Antonnia Gagner became Woodland’s first Four Star mother in 1943 having four sons, Harvey, Albert, Ernest and Phillip serving in the armed forces.
We’ll end 1943 with one of our favorite 1943 photos and Adolf Hitler’s 1943 Christmas card.
This billboard of Hitler engulfed in a roiling sea was on Water Street in St Stephen. The poster in the lower right corner advertises a Victory Loan Parade and mass meeting.
Some may find it surprising that Hitler sent Christmas cards.
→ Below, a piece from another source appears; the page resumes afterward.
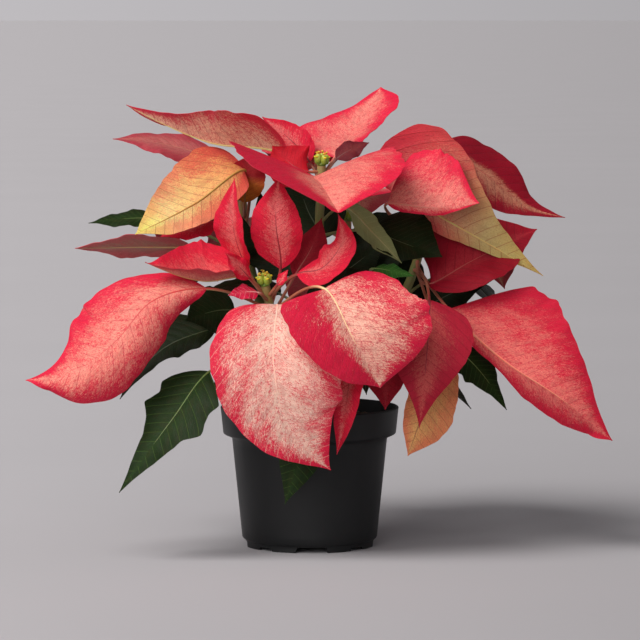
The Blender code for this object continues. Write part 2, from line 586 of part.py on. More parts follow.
def combined(name, body, shapes, operation, finish):
    """One object made from body by one Boolean with a collection of the other shapes."""
    made = add_object(name, body, finish)
    others = bpy.data.collections.new(name + "_others")
    for index, shape in enumerate(shapes):
        other = add_object(name + "_other_" + str(index), shape)
        bpy.context.scene.collection.objects.unlink(other)
        others.objects.link(other)
    join = made.modifiers.new("join", "BOOLEAN")
    join.operand_type = "COLLECTION"
    join.collection = others
    join.operation = operation
    join.solver = "EXACT"
    bpy.context.view_layer.update()
    seen = made.evaluated_get(bpy.context.evaluated_depsgraph_get())
    mesh = bpy.data.meshes.new_from_object(seen)
    made.modifiers.clear()
    made.data = mesh
    for other in list(others.objects):
        bpy.data.objects.remove(other)
    bpy.data.collections.remove(others)
    return made


def shade_round(made, degrees=35):
    made.data.shade_smooth()
    made.data.set_sharp_from_angle(angle=math.radians(degrees))


def make_pot():
    cutters = [drain_shape(2 * math.pi * (k + 0.5) / DRAIN_COUNT) for k in range(DRAIN_COUNT)]
    for count, width, height, first in FOOT_NOTCHES:
        cutters += [notch_shape(width, height, first + 360 * k / count) for k in range(count)]
    body = turned_shape(pot_profile(), POT_SIDES)
    pot = combined("pot", body, cutters, "DIFFERENCE", material("pot_plastic", (0.02, 0.021, 0.023), 0.42))
    shade_round(pot)


def make_soil():
    finish = material("potting_soil", (0.05, 0.032, 0.02), 0.95)
    soil = add_object("soil", turned_shape(soil_profile(), SOIL_SIDES), finish)
    shade_round(soil)


def branch_shapes():
    """The branches below the blooms, each up to where its bloom's own stem begins."""
    shapes = []
    for line in BRANCHES.values():
        length = chord_length(line)
        end = 1 - (HEAD_LENGTH + GAP) / length
        shapes.append(tube_shape(line, 0, end, STEM_RADIUS, 6))
    return shapes


def make_leafy_stem():
    trunk = tube_shape([(0, 0, TRUNK_FOOT), (0, 0, TRUNK_TOP)], 0, 1, TRUNK_RADIUS, 2)
    shapes = branch_shapes() + [leaf_shape(one) for one in GREEN_LEAVES]
    stem = combined("leafy_stem", trunk, shapes, "UNION", material("leaf_green", (0.05, 0.12, 0.04), 0.5))
    shade_round(stem)


def head_shape(branch):
    line = BRANCHES[branch]
    return tube_shape(line, 1 - HEAD_LENGTH / chord_length(line), 1, STEM_RADIUS, 3)


def make_bloom(branch, bracts, finish):
    shapes = [leaf_shape(one) for one in bracts]
    shade_round(combined("bloom_" + branch, head_shape(branch), shapes, "UNION", finish))


def make_cyathia(branch, finish):
    button, *cups = cup_shapes(branch)
    shade_round(combined("cyathia_" + branch, button, cups, "UNION", finish))


def main():
    for old in list(bpy.data.objects):
        bpy.data.objects.remove(old, do_unlink=True)
    make_pot()
    make_soil()
    make_leafy_stem()
    bract_red = material("bract_red", (0.62, 0.07, 0.09), 0.5)
    cyathium_green = material("cyathium_green", (0.45, 0.5, 0.06), 0.45)
    for branch, bracts in BLOOMS.items():
        make_bloom(branch, bracts, bract_red)
        make_cyathia(branch, cyathium_green)


if __name__ == "__main__":
    main()
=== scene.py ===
"""The looks of a poinsettia in a black nursery pot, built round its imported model.

Everything is in metres in the model's own frame: the origin is the centre of the pot's base, +Z is up, and
-Y is the side that the plant is seen from. Lengths of leaves and stems are listed in millimetres, like the
dimensions that they repeat, and turned into metres when a mesh is made.
"""

import math
from collections import namedtuple

import bmesh
import bpy
import numpy as np
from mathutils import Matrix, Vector, noise


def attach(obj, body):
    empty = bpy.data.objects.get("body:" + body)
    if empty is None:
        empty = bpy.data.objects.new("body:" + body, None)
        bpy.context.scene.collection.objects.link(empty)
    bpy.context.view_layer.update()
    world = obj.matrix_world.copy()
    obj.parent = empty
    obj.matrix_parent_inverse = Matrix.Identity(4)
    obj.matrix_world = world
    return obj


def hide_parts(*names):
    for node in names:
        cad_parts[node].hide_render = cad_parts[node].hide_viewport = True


MM = 0.001
# Edges that bend by more than this are drawn sharp.
SHARP_ANGLE = math.radians(50)

# Picture and camera.
PICTURE_PIXELS = 640
SENSOR = 36.0
FOCAL_PIXELS = 3729.0
CAMERA_AT = (0.007, -2.5, 0.355)
CAMERA_PITCH = 4.64

# Studio. The key stands to the left, in front and above, and the front light is a soft glow in the sky. A
# spread is the cosines of the angles from its middle where it begins and where it is full.
KEY_FROM = (-0.84, -0.62, 1.28)
KEY_STRENGTH = 2.8
KEY_ANGLE = 34.0
KEY_COLOUR = (1.0, 0.985, 0.96)
HORIZON_BAND = (0.01, 0.1)
HORIZON_WIDTH = (0.8, 0.95)
HORIZON_COLOUR = (0.55, 0.53, 0.55)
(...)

Above is his 1943 card and perhaps his last as by December 1944 the Russians were driving on Berlin and Hitler was planning his last-ditch effort in the West which became known as “The Battle of the Bulge.” While raised a Catholic he seems to have abandoned the church as a young man but he often claimed in later years to be Christian although with some decidedly odd views on faith.
A rough translation is:
Even in this year, I would like you to accept as a thankful remembrance of the pleasant hours which I was able to experience in my home, thanks to your artistic involvement, a package which will arrive separately, as a small Christmas gift. It comes from, in turn, articles that were made available to me from abroad or from occupied territories. With most cordial wishes for the Christmas holiday and in the New Year, (signature: A. Hitler)
It is chilling to consider what sort of “articles” Hitler had obtained from abroad and the occupied territories and even more chilling to imagine the fate of the prior owners.